How many NATIONAL CHAMPIONSHIPS do you think Meyer will win over the next 10 years?
This is delusional on so many levels. First, why would anyone in Ohio even maintain the slightest expectation that Urban Meyer will still be coaching in Columbus 10 years from now? Ohio is that much better a job than Florida. I don't think so. If Meyer has proven anything, it's that he gets antsy for a new challenge pretty easily. If he has success early and the Brian Kelly experiment in South Bend flames out, I can totally see Notre Dame finally relenting and rolling the Brinks truck up to Urban's front porch, begging him to save the Irish, and him accepting.
I just think it's hysterical that people look at Hoke and think he's Lloyd Carr reincarnated, all evidence to the contrary. Granted, do I expect Michigan to turn around and run off a big streak of wins against Ohio? No. But I'll bet that Hoke and his coaching staff will be able to keep their record around .500 against OSU. I think we're on the cusp of another 10 Year War (although it will probably be more like a 4 or 5 Year War).
So Rittenburg considers Washington to be a "brand name" football program? I know a few Washington grads who'd laugh at this.
I just read this as OSU didn't get hit with tough enough sanctions and got extremely lucky to have Urban Meyer floating around just as they fired Tressel.
"the fundamental theme is that anyone can be brought down. Programs had plummeted because of a lot less than what had transpired at Ohio State. " - from Rittenberg's article
While this is true, it is much more about how quickly programs are able to heal from these wounds, if you will, which is tied to their ability to recruit players and hire talented personnel to coach those players, even in the face of sanctions. Ohio did go 6-6 in the regular season and lost the Gator Bow l to an equally awful Florida team, but even in the face of scholarship restrictions, formal NCAA discipline and shame, they can hire Urban Meyer and be talked about as being a possibility for the conference championship game...if they were allowed to play in it this year, that is.
USC's relative dominance of the Pac-12 South Division has continued with little interruption in the face of sanctions, and again, I believe much of it has to do with getting the talent on and off the field as well as being a name among schools. They still ran away with a division that they could not represent in a title game last year.
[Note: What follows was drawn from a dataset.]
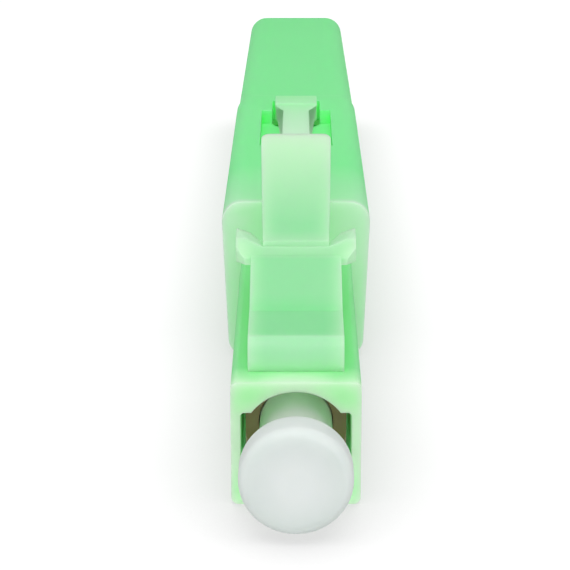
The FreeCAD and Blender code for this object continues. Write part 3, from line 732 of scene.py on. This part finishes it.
def slanted(shape):
    """Take off what lies in front of the polished face, and return the edges of the cut."""
    everything = shape.verts[:] + shape.edges[:] + shape.faces[:]
    normal = (0, -math.cos(slant), -math.sin(slant))
    cut = bmesh.ops.bisect_plane(shape, geom=everything, plane_co=(0, tip, axis_height), plane_no=normal,
                                 clear_outer=True)
    return [edge for edge in cut["geom_cut"] if isinstance(edge, bmesh.types.BMEdge)]


print("the ferrule is", round(2 * ferrule_radius / mm, 3), "mm thick")

# %% The ferrule, turned and cut
ferrule_section = [
    (fibre_radius, uncut_front),
    (tip_radius, uncut_front),
    (tip_radius, tip),
    (ferrule_radius, taper_end),
    (ferrule_radius, ferrule_high.y),
    (neck_bore, ferrule_high.y),
    (fibre_radius, ferrule_high.y - neck_bore),
    (fibre_radius, uncut_front),
]
shape = turned(ferrule_section)
round_edges(shape, ring_edges(shape, ferrule_radius, taper_end), 0.12 * mm, 4)
bmesh.ops.bridge_loops(shape, edges=slanted(shape))
ferrule = new_piece("ceramic_ferrule", shape)
shade(ferrule, 35)
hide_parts("ferrule")
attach(ferrule, "ferrule_unit")
print("the ferrule has", len(ferrule.data.polygons), "faces")

# %% [markdown]
# ## The spring
# A circle of wire, spun about the axis while it also moves along it, leaves a helix behind. `bmesh.ops.spin`
# has a step vector for just that. The spring gets shorter when the ferrule is pushed in.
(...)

Less-endowed programs without the resources of an Ohio or Michigan or USC would suffer greatly and suffer for a long time, I believe, under the same scenario of being hammered by staff turnover and formal NCAA sanctions simply because they do not have the budgets and backing of larger, more storied programs. Like so many smaller companies (if we're going to use corporate analogies), they are also far more sensitive to changes in recruiting patterns, talent shifts, and the like, as well as more constrained by budget considerations that put the A-list talent effectively out of reach. There are programs that were names back in the day that wallow in obscurity now for this very reason, in fact. If a smaller school had to can their Tressel, there is no guarantee of replacing it with like talent, whereas an Ohio can get Urban Meyer. They may succeed, but the success is based on far more fragile footing.
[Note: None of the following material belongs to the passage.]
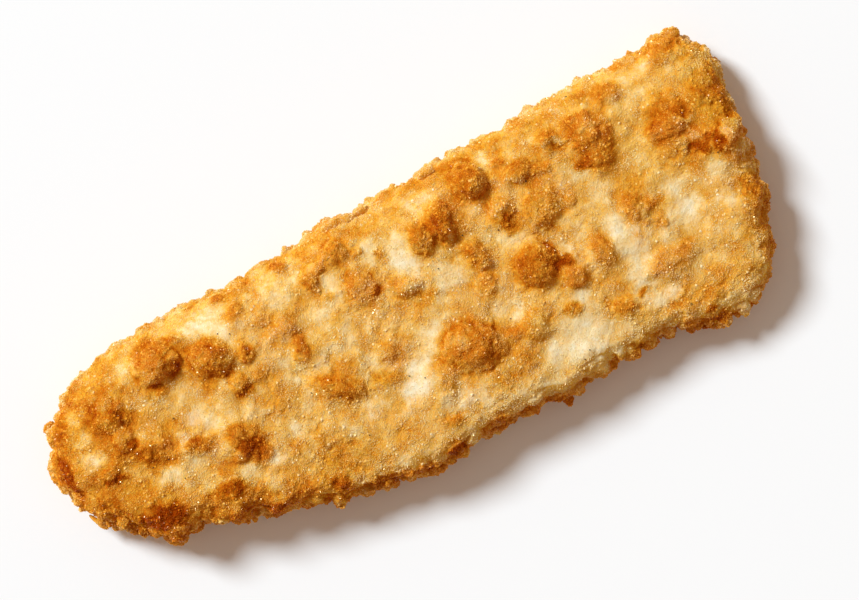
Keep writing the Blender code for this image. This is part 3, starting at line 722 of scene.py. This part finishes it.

that is all I have to say regarding Rittenberg's article.
Don't really care about Ohio so much, either.
I'm sure he would have said the same about Michigan before RR. But as we all know, it doesn't take much to fall off the ledge for a few years. Now, is OSU too big to fail consistently? Probably. Not many traditional powers have had down-swings that lasted more than a few seasons. Notre Dame is one of the head-scratchers, but even then, they've had some BCS seasons sprinkled in here and there.
Now, can OSU fail? Yes. Will they? Probably not. And I think we can always count on OSU having very good players.
I have a friend down here in FL, who is a gators (fairweather) fan, and he only reminds me of our loss to Appalachian State as the down period for Michigan, that moment when Michigan was suddenly irrelevant. When I told him that it was that year we beat his Tim Tebow lead Gators, he was shocked..the RR era goes on deaf years to a lot of college football fans..to us Michigan fans, it was hell. I guess what im saying is that people won't look at this season as OSU losing because most of their media attention was focused on the violations of a power house program. Now they have Urban Meyer and everything "Pryor" meant nothing unless they blow it with a couple bad seasons, which is entirely possible.
Just like the all the banks that were also deemed "too big to fail", tOSU essentially got a bailout from the NCAA in the form of a slap on the wrist. Don't worry tOSU!! After next season you can go back to your annual bowl/playoff appearances, and you won't have to dwell on past mistakes or learn from them!!
What's your definition of slap on the wrist? It appears it's anything short of the death penalty.
Is Texas too big to suck? Or Oklahoma? Or Florida?
Texas was bad the past 2 years. Oklahoma was bad most of the 90s. Florida has been bad the last two years...
Rittenberg has some OK opinions but this one is pretty dumb.
Ohio sucks.
How OSU successfully argued that JT the individual deserved what he got, but the JT the OSU football coach didn't do anything wrong, is totally beyond me.
Like penalties for like offenses? All USC got hit with was that someone should have known something, and they got killed. In OSU's case, the head of the program admitted to knowing and covering up! That is a FAR bigger infraction that got a much smaller penalty to the program. (JT's show-cause and the player suspensions are individual penalties that were 100% appropriate.) The scholarship losses amount to nothing, as most programs are that far below their allotment every year; I believe OSU has averaged using fewer schollies over the past few years.
"Give a Shit' in that butt-ass team from Columbus. Nor that ass-in-hand butt-ass team from E. Lansing. They are all classless losers that try to win at any cost. I have far more value in the integrity of MIGHTY MICHIGAN than I do in the shit-talking rhetoric of shitty-ass programs that don't have any idea of what it is to cultivate boys into men in an honest fashion than to listen to the banter of some guy trying to get everyone to read his columns at any cost(run-on sentence). It's just like reality TV. Fuck em. We will win in the end just like teen wolf.
I admire your verbage and candor Sir.
Weather forecast for La Paz, 55 degrees and partly sunny.
Slightly OT, but, am I the only one that thinks the notion of "too big to fail" is absolutely retarded? Yet it get repeated in the media all the time. The stupidity is just too much sometimes.